Sian Edwards - Conductor
Romanian violinist Ioana was taught the violin from the age of seven by her mother, and continued her studies at the Sigismund Toduţă School of Music in Cluj. She later came to London to study at the Royal College of Music, graduating with a first-class bachelor’s degree.
What do you love about classical music?
‘What I love most about classical music and being a musician is the fact that it brings people together. I love being with people and having a relationship through music. It is the best feeling in the world because it brings out other sensations and feelings that in a life without music I think wouldn’t be possible to feel.’
French-born Zoé Saubat obtained her Diplôme d'éducation Musicale from the Conservatoire of Bayonne at the age of 15 before moving to study at the Conservatoire of Paris, simultaneously achieving a bachelor's degree in literature at Sorbonne University. She subsequently moved to London to study at the Royal College of Music of London.
What or who inspired you to become a professional musician?
‘I fell in love with music from a very young age. The first time I came to a music school I didn’t know any instruments except piano, but the class was full so I had to do something else. The first instrument I saw was the cello. My teacher got me to put my hand on the body of the instrument while she was playing and I could feel the vibrations of the instrument in my whole body. I instantly decided to do this for the rest of my life.’

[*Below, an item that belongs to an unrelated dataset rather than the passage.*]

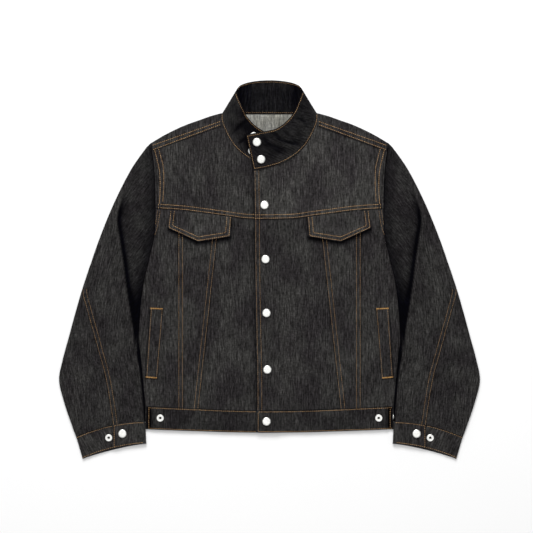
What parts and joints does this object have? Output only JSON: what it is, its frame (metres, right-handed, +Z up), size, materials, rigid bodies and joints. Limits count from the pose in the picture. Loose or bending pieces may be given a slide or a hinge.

Alice has recently returned from the Netherlands where she spent three years studying for her Master of Music at the Royal Conservatoire of The Hague. She had earlier completed a bachelor’s degree and the TCM Trust's Silver Medal Award at Trinity Laban Conservatoire of Music and Dance.
What do you love about classical music?
‘I love the fact that because of music I have met people from all over the world. Even if we do not speak the same language we can communicate through the music we play. I love the fact that music is so versatile and can express absolutely everything, even some emotions that we might find difficult to put into words.’